The one that you choose ultimately depends on your cat. While tough sisal fabric is usually the best choice, some cats might prefer the softer jute.

Cat scratching post sisal rope
Image Credit: Svetlana Rey, Shutterstock

When Picking Out a Scratching Post

Beyond the type of material that the scratching post is covered in, you should consider a few other factors. You don’t want a huge scratching post for a tiny cat or a small post for a large cat. The tree needs to be tall enough for your cat to stretch up for a full-body scratching session. They won’t be comfortable if they need to crouch down to scratch.

It also needs to be stable enough that it doesn’t wobble, let alone fall over. The wobbler it is, the less likely your cat will use it. You want the post to have a sturdy, wide, and heavy bottom, and you should avoid anything that is top-heavy.
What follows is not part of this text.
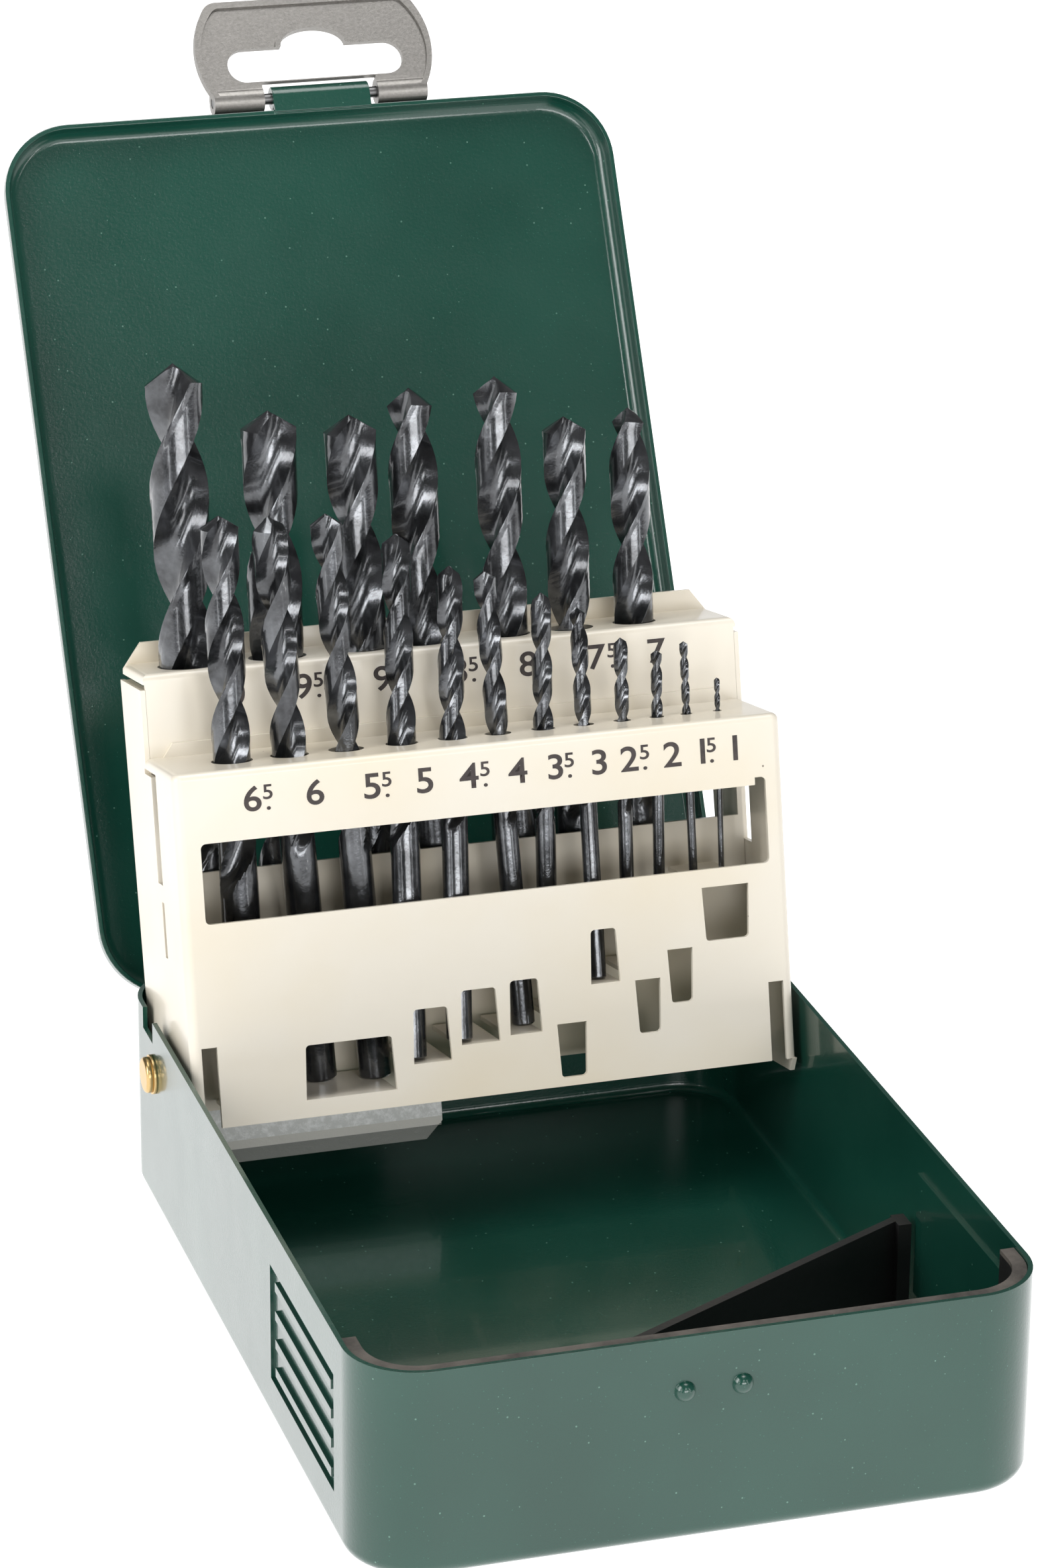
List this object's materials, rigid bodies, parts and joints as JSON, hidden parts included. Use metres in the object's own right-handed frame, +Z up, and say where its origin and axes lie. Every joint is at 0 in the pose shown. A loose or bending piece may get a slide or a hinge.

Additionally, some cats might want to scratch in a horizontal position, so cat owners will opt for multiple scratching posts with different materials in both horizontal and vertical options. This is also a good way to figure out your cat’s preferences, and your cat is much less likely to scratch your furniture.

Two cats in a cat tree with scratching post
Image Credit: RomeoEbaloo, Pixabay

cat paw divider

Conclusion

Jute is perfectly safe for cats to scratch, but you might find it challenging to find it because sisal tends to rule the scratching-post world. But if you do find a jute post or plan to make one yourself, you don’t have to worry about your cat using it. It might just fall apart after a while.

Don’t forget that you should avoid getting a post covered in a material that’s too similar to your furniture or rugs, or your cat will scratch everything!